Hi David,

On Jun 12, 2015, at 03:44 , David Lang <da...@lang.hm> wrote:

> On Thu, 11 Jun 2015, Sebastian Moeller wrote:
> 
>> 
>> On Jun 11, 2015, at 03:05 , Alan Jenkins 
>> <alan.christopher.jenk...@gmail.com> wrote:
>> 
>>> On 10/06/15 21:54, Sebastian Moeller wrote:
>>> 
>>> One solution would be if ISPs made sure upload is 100% provisioned. Could 
>>> be cheaper than for (the higher rate) download.
>> 
>>      Not going to happen, in my opinion, as economically unfeasible for a 
>> publicly traded ISP. I would settle for that approach as long as the ISP is 
>> willing to fix its provisioning so that oversubscription episodes are 
>> reasonable rare, though.
> 
> not going to happen on any network, publicly traded or not.
> 
> The question is not "can the theoretical max of all downstream devices exceed 
> the upstream bandwidth" because that answer is going to be "yes" for every 
> network built, LAN or WAN, but rather "does the demand in practice of the 
> combined downstream devices exceed the upstream bandwidth for long enough to 
> be a problem”

        This is what I meant to convey with “that oversubscription episodes are 
reasonable rare” oversubscription here as effective or realized as compared to 
potential.

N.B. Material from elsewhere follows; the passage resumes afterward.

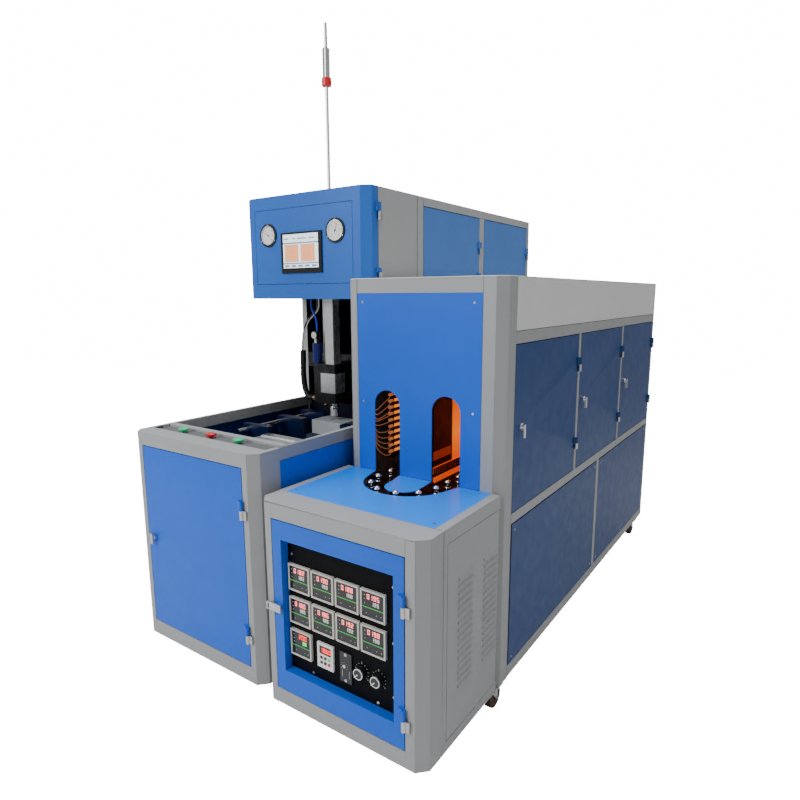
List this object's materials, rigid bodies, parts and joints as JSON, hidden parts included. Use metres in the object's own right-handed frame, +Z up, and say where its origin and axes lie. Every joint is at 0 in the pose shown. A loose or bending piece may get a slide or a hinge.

I realize this is not what “over subscribed" usually means ;). I was 
aiming at the fact that ISPs nned to balance their static oversubscription in a 
way that congestion periods on the “nodes” (whatever a node is) are are enough 
that customers do not jump ship.

> 
> it's not even a matter of what percentage are they oversubscribed.
> 
> someone with 100 1.5Mb DSL lines downstream and a 50Mb upstream (30% of 
> theoretical requirements) is probably a lot worse than someone with 100 1G 
> lines downstream and a 10G upstream (10% of theoretical requirements) because 
> it's far less likely that the users of the 1G lines are actually going to 
> saturate them (let alone simultaniously for a noticable timeframe), while 
> it's very likely that the users of the 1.5M DSL lines are going to saturate 
> their lines for extended timeframes.

        I assume that ISPs take such factors into account when desining their 
access network initially; but mainly I hope that they actually track realized 
congestion periods and upgrade bottleneck equipment to keep congestion periods 
rare.

> 
> The problem shows up when either usage changes rapidly, or the network 
> operator is not keeping up with required upgrades as gradual usage changes 
> happen (including when they are prevented from upgrading because a peer won't 
> cooperate)

        Good point, I was too narrowly focussing on the access link but peering 
is another "hot potato”. Often end users try to use traceroute and friends and 
VPNs to uncontested peers to discern access-network congestion from 
“under-peering” even though at the end of the day the effects are similar. 
Thinking of it I believe that under-peering shows up more as a bandwidth loss 
as compared to the combined bandwidth loss and latency increase often seen on 
the access side (but this is conjecture as I have never seen traffic data from 
a congested peering connection).

> 
> As for the "100% provisioning" ideal, think through the theoretical aggregate 
> and realize that before you get past very many layers, you get to a bandwidh 
> requirement that it's not technically possible to provide.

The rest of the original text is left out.